**GIVEN MATERIAL:**
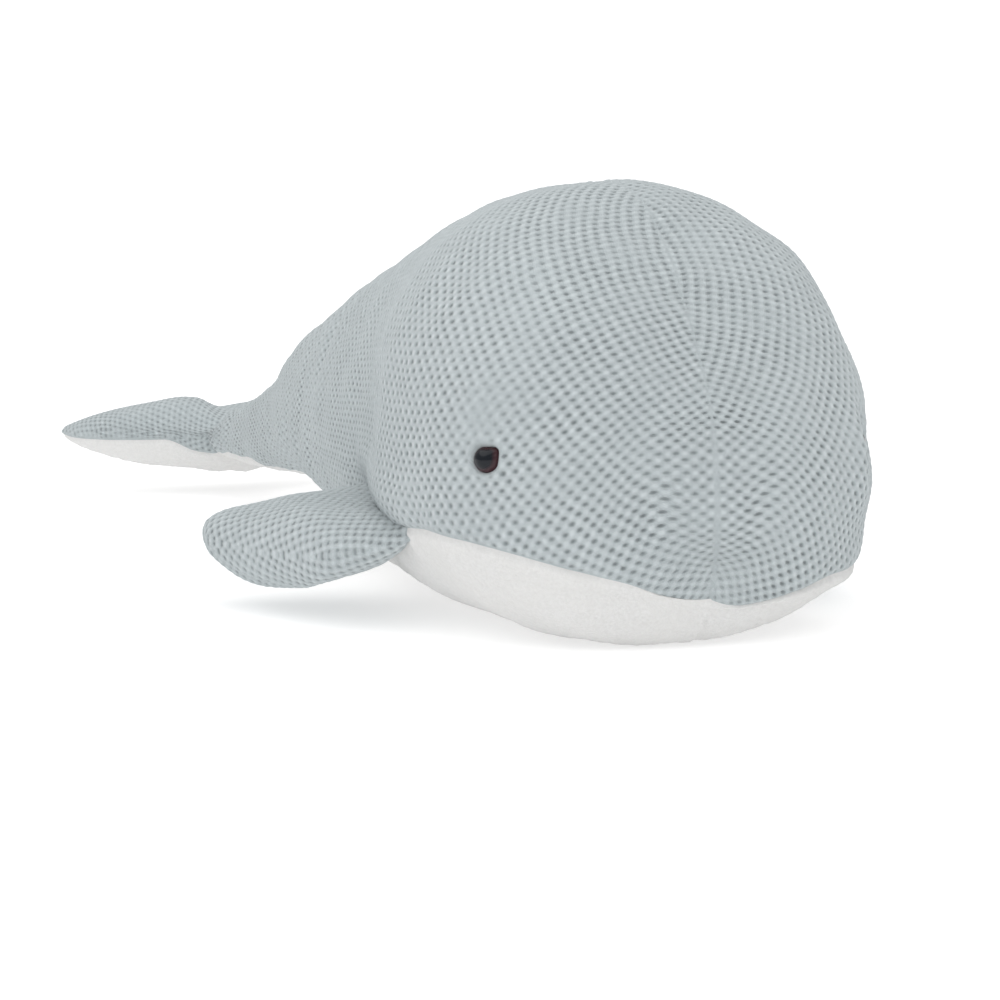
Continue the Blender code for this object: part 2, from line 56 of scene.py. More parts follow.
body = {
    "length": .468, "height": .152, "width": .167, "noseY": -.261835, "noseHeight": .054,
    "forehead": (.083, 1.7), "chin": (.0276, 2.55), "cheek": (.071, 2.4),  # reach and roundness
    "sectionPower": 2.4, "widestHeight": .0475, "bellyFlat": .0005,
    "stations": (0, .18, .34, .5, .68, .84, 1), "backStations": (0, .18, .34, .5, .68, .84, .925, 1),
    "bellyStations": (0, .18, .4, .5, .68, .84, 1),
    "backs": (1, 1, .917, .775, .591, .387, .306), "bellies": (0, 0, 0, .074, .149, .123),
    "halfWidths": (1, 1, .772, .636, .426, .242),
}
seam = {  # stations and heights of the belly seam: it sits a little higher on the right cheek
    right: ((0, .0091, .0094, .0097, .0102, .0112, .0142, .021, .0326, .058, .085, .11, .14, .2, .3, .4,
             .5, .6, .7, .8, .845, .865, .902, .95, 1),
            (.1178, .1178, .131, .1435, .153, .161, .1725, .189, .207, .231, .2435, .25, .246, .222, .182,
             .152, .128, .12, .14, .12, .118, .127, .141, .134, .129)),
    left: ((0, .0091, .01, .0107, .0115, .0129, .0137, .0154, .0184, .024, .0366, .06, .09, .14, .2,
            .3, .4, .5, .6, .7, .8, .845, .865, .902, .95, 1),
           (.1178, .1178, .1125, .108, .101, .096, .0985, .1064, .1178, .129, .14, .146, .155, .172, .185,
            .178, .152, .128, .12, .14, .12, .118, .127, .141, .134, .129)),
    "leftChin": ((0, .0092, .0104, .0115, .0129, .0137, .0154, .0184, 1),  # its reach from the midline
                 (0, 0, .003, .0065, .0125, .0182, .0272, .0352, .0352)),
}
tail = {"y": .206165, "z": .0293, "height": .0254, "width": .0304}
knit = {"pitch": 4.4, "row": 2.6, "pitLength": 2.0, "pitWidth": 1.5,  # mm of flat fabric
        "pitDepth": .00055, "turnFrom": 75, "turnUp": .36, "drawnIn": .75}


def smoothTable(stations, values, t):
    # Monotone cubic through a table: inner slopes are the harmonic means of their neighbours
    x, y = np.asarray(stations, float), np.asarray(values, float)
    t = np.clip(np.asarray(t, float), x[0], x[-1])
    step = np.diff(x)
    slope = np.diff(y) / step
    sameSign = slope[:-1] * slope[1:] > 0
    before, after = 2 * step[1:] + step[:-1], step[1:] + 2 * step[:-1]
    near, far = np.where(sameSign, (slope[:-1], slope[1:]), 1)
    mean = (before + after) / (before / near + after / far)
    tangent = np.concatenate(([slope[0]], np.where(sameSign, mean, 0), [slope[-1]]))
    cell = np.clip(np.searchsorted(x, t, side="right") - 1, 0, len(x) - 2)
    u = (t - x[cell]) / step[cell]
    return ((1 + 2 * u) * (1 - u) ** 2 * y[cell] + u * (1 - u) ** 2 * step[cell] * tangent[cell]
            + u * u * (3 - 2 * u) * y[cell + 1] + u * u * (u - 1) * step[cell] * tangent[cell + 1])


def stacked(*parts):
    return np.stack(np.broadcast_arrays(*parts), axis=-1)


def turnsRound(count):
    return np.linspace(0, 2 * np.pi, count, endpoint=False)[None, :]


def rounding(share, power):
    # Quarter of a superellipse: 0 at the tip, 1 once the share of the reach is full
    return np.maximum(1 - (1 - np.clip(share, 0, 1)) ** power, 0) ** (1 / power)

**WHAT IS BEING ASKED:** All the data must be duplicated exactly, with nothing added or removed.

**ANSWER TO THIS EXERCISE:**
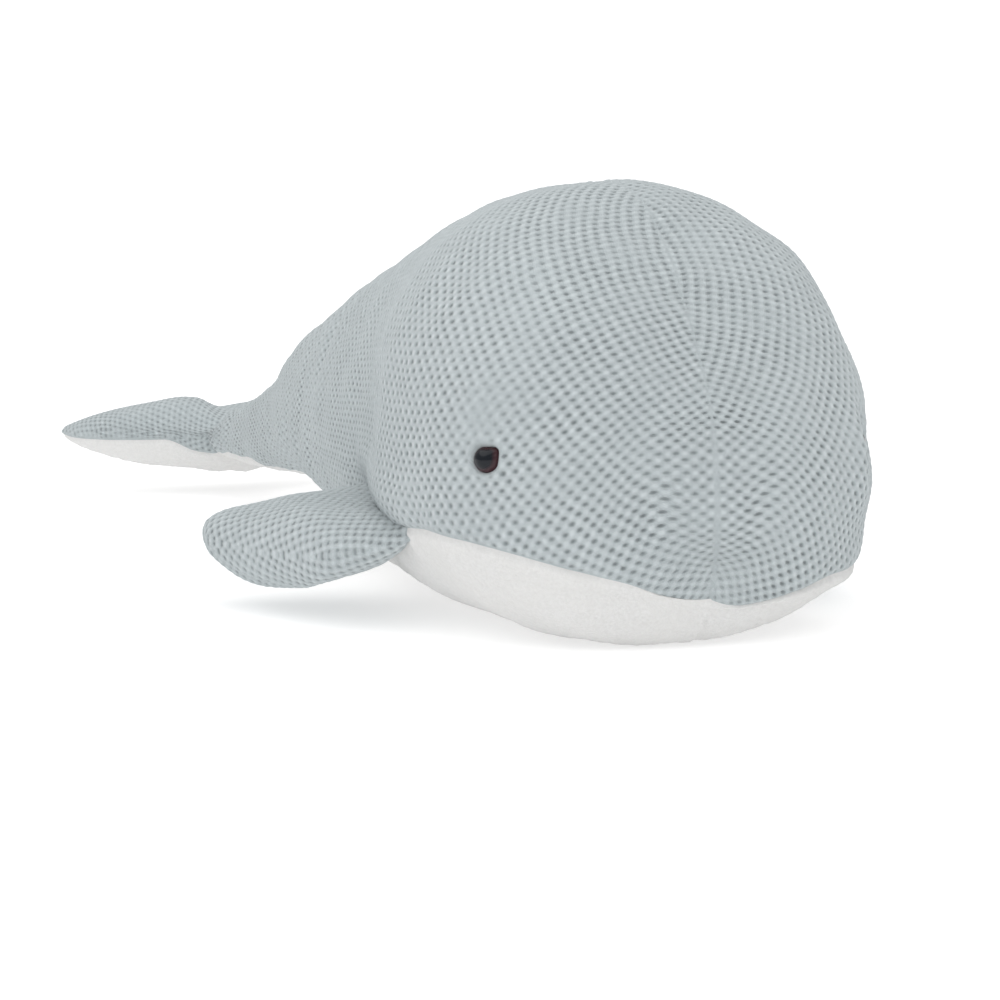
Continue the Blender code for this object: part 2, from line 56 of scene.py. More parts follow.
body = {
    "length": .468, "height": .152, "width": .167, "noseY": -.261835, "noseHeight": .054,
    "forehead": (.083, 1.7), "chin": (.0276, 2.55), "cheek": (.071, 2.4),  # reach and roundness
    "sectionPower": 2.4, "widestHeight": .0475, "bellyFlat": .0005,
    "stations": (0, .18, .34, .5, .68, .84, 1), "backStations": (0, .18, .34, .5, .68, .84, .925, 1),
    "bellyStations": (0, .18, .4, .5, .68, .84, 1),
    "backs": (1, 1, .917, .775, .591, .387, .306), "bellies": (0, 0, 0, .074, .149, .123),
    "halfWidths": (1, 1, .772, .636, .426, .242),
}
seam = {  # stations and heights of the belly seam: it sits a little higher on the right cheek
    right: ((0, .0091, .0094, .0097, .0102, .0112, .0142, .021, .0326, .058, .085, .11, .14, .2, .3, .4,
             .5, .6, .7, .8, .845, .865, .902, .95, 1),
            (.1178, .1178, .131, .1435, .153, .161, .1725, .189, .207, .231, .2435, .25, .246, .222, .182,
             .152, .128, .12, .14, .12, .118, .127, .141, .134, .129)),
    left: ((0, .0091, .01, .0107, .0115, .0129, .0137, .0154, .0184, .024, .0366, .06, .09, .14, .2,
            .3, .4, .5, .6, .7, .8, .845, .865, .902, .95, 1),
           (.1178, .1178, .1125, .108, .101, .096, .0985, .1064, .1178, .129, .14, .146, .155, .172, .185,
            .178, .152, .128, .12, .14, .12, .118, .127, .141, .134, .129)),
    "leftChin": ((0, .0092, .0104, .0115, .0129, .0137, .0154, .0184, 1),  # its reach from the midline
                 (0, 0, .003, .0065, .0125, .0182, .0272, .0352, .0352)),
}
tail = {"y": .206165, "z": .0293, "height": .0254, "width": .0304}
knit = {"pitch": 4.4, "row": 2.6, "pitLength": 2.0, "pitWidth": 1.5,  # mm of flat fabric
        "pitDepth": .00055, "turnFrom": 75, "turnUp": .36, "drawnIn": .75}


def smoothTable(stations, values, t):
    # Monotone cubic through a table: inner slopes are the harmonic means of their neighbours
    x, y = np.asarray(stations, float), np.asarray(values, float)
    t = np.clip(np.asarray(t, float), x[0], x[-1])
    step = np.diff(x)
    slope = np.diff(y) / step
    sameSign = slope[:-1] * slope[1:] > 0
    before, after = 2 * step[1:] + step[:-1], step[1:] + 2 * step[:-1]
    near, far = np.where(sameSign, (slope[:-1], slope[1:]), 1)
    mean = (before + after) / (before / near + after / far)
    tangent = np.concatenate(([slope[0]], np.where(sameSign, mean, 0), [slope[-1]]))
    cell = np.clip(np.searchsorted(x, t, side="right") - 1, 0, len(x) - 2)
    u = (t - x[cell]) / step[cell]
    return ((1 + 2 * u) * (1 - u) ** 2 * y[cell] + u * (1 - u) ** 2 * step[cell] * tangent[cell]
            + u * u * (3 - 2 * u) * y[cell + 1] + u * u * (u - 1) * step[cell] * tangent[cell + 1])


def stacked(*parts):
    return np.stack(np.broadcast_arrays(*parts), axis=-1)


def turnsRound(count):
    return np.linspace(0, 2 * np.pi, count, endpoint=False)[None, :]


def rounding(share, power):
    # Quarter of a superellipse: 0 at the tip, 1 once the share of the reach is full
    return np.maximum(1 - (1 - np.clip(share, 0, 1)) ** power, 0) ** (1 / power)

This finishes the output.